• No results found

Voldoet de school aan de onderwijsdoelstellingen?

3.1 Respecteert de school de erkenningsvoorwaarden?

3.1.1 Voldoet de school aan de onderwijsdoelstellingen?

Het onderzoek naar het voldoen aan de onderwijsdoelstellingen levert voor de geselecteerde leergebieden het volgende op.

3.1.1.1 Kleuteronderwijs: Nederlands Voldoet niet

De kleuterafdeling streeft de ontwikkelingsdoelen voor Nederlands in onvoldoende mate na. De planning en bewaking van het onderwijsaanbod bieden onvoldoende garantie voor een evenwichtig

onderwijsaanbod waarbij alle ontwikkelingsdoelen intentioneel worden nagestreefd. De kleuters krijgen te weinig kansen om binnen een taalrijke en krachtige leeromgeving hun taalvaardigheid te vergroten. Samen met de kleuters reflecteren over hun taal en taalgebruik komt weinig voor. De beeldvorming is weinig doelgericht waardoor de kleuters onvoldoende kunnen rekenen op een effectieve en adequate ondersteuning in aansluiting bij hun specifieke noden.
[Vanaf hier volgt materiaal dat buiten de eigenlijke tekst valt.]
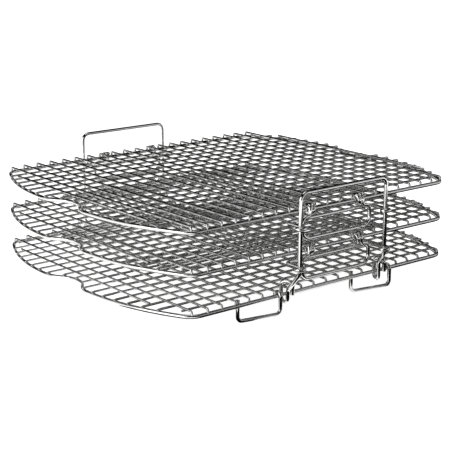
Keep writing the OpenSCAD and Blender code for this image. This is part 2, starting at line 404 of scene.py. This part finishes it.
def long_route(x):
    """A wire from front to rear, with both ends turned down onto the rim."""
    straight = rim_y_at(x) + TIP_OUT - TIP_R
    bend_z = LONG_Z - TIP_R
    turn = [math.pi / 2 * i / TIP_STEPS for i in range(TIP_STEPS + 1)]
    rear = [Vector((x, straight + TIP_R * math.sin(a), bend_z + TIP_R * math.cos(a))) for a in turn]
    rear.append(Vector((x, straight + TIP_R, TIP_Z)))
    front = [Vector((x, -p.y, p.z)) for p in reversed(rear)]
    return front + rear


for tier in TIERS:
    routes = [placed(long_route(k * PITCH), z=RIM_Z[tier]) for k in range(-LONG_N, LONG_N + 1)]
    wire_piece(
        tier + "_lengthwise_wires", routes, MESH_WIRE,
        tier + "_tier", tier + "_long_wires", MESH_STEEL,
    )

# ---- Side wires ----
# One more long wire at each side runs past the finger notch. It stops short of the
# rounded corners of the rim, just beyond the crosswise wires that carry its ends.

CARRY_N = 7
side_reach = CARRY_N * PITCH + OVERHANG
side_wire = [Vector((0, -side_reach, 0)), Vector((0, side_reach, 0))]
for tier in TIERS:
    routes = [
        placed(side_wire, x=side * (LONG_N + 1) * PITCH, z=RIM_Z[tier] + LONG_Z)
        for side in (-1, 1)
    ]
    wire_piece(
        tier + "_short_lengthwise_wires", routes, MESH_WIRE,
        tier + "_tier", tier + "_side_wires", MESH_STEEL,
    )

# ---- Mesh welds ----
# Every crossing of the mesh is spot welded, and so is every wire end on the rim. The metal
# squeezed out between the wires sets as a small bead, tinted straw to blue by the heat.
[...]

3.1.1.2 Kleuteronderwijs: muzische vorming Voldoet

De kleuterafdeling streeft de ontwikkelingsdoelen voor muzische vorming in voldoende mate na. Op niveau van de kleuterafdeling wordt een voldoende breed en gevarieerd aanbod voorzien. De thematische en geïntegreerde werking zorgt voor een natuurlijke samenhang tussen de verschillende domeinen van het leergebied en over de leergebieden heen. Vooral bij de jongere kleuters creëert de muzische aanpak voldoende kansen om te experimenteren en te exploreren en wint de procesgerichte benadering van muzische ontwikkeling van de kleuter geleidelijk aan belang.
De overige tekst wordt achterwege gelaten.